SUZANNE MALVEAUX, CNN NATIONAL CORRESPONDENT (voice-over): In North Carolina an ugly battle rages on three weeks after Donald Trump easily beat Hillary Clinton. Republican Governor Pat McCrory is attempting to hold on to power despite trailing in the vote.

GOV. PAT MCCRORY (R), NORTH CAROLINA: We're going to do this the right way.

MALVEAUX: On election night, his Democratic opponent, State Attorney General Roy Cooper, was nearly 5,000 votes ahead, just one tenth of 1 percent. The race was declared too close to call. Election precincts were given 10 to count the thousands of provisional and absentee ballots.

[23:15:03] But then McCrory's campaign filed challenges in 50 counties or half the state alleging ballots have been cast by dead people, felons and double voters. Some of those claims have been dismissed due to a lack of evidence.

Monday the State Board of Elections reported Cooper's lead over McCrory had grown to more than 9,800 votes. Democrats implored the governor to give up the fight.

TRICIA COTHAM (D), NORTH CAROLINA STATE HOUSE: Be the bigger man here and realize you can't keep trying to delay the inevitable but that you lost and you have to move on.

MALVEAUX: State election officials also issued a directive, challenges to a voter's eligibility filed after Election Day must be thrown out, a devastating blow to the McCrory campaign. Cooper's team declared. Now state Republicans are focusing on Durham County where they believe ballots still being counted will swing in their favor.

DALLAS WOODHOUSE, EXECUTIVE DIRECTOR, NORTH CAROLINA REPUBLICAN PARTY: The process has to be gone through whether there's a likelihood of a change in the outcome or not.

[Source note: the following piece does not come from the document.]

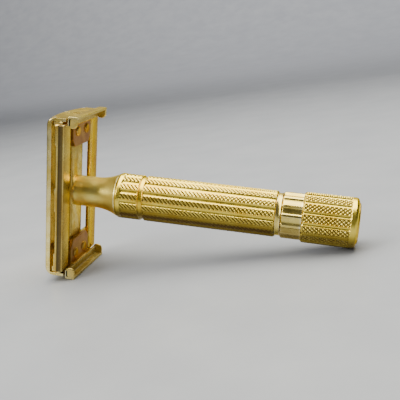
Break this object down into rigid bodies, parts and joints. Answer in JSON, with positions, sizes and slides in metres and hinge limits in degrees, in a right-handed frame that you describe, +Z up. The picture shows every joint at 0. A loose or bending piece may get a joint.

MALVEAUX: Voting rights groups say while there has been little evidence of voter fraud in North Carolina, there has been plenty regarding voter suppression. This past election Democrats noticed early polling sites and voting hours were dramatically reduced in black communities. Just days before the election, the NAACP accused three counties of illegal voter purges targeting African-Americans. And a federal judge agreed ordering to restore names to voter rolls.

REV. WILLIAM J. BARBER, PRESIDENT, NORTH CAROLINA NAACP: We pledge to fight with every legal and moral tool we have.


MALVEAUX: And Don, today, a federal judge extended a deadline for yet another legal challenge. This one by a conservative group taking issue with same-day voter registrations. It was supposed to happen on Friday. That has been now pushed back to December 8th.

Stay tuned, Don.

LEMON: Absolutely. Thank you, Suzanne. I appreciate that.

I want to bring in now Dallas Woodhouse, executive director of the North Carolina Republican Party.

Good evening to you. You just him, by the way, in Suzanne Malveaux's report. So let's start with the governor's race. Governor McCrory, behind thousands of votes, by thousands of votes, there's now going to be a recount in Durham County. Do you think this is going to change the outcome?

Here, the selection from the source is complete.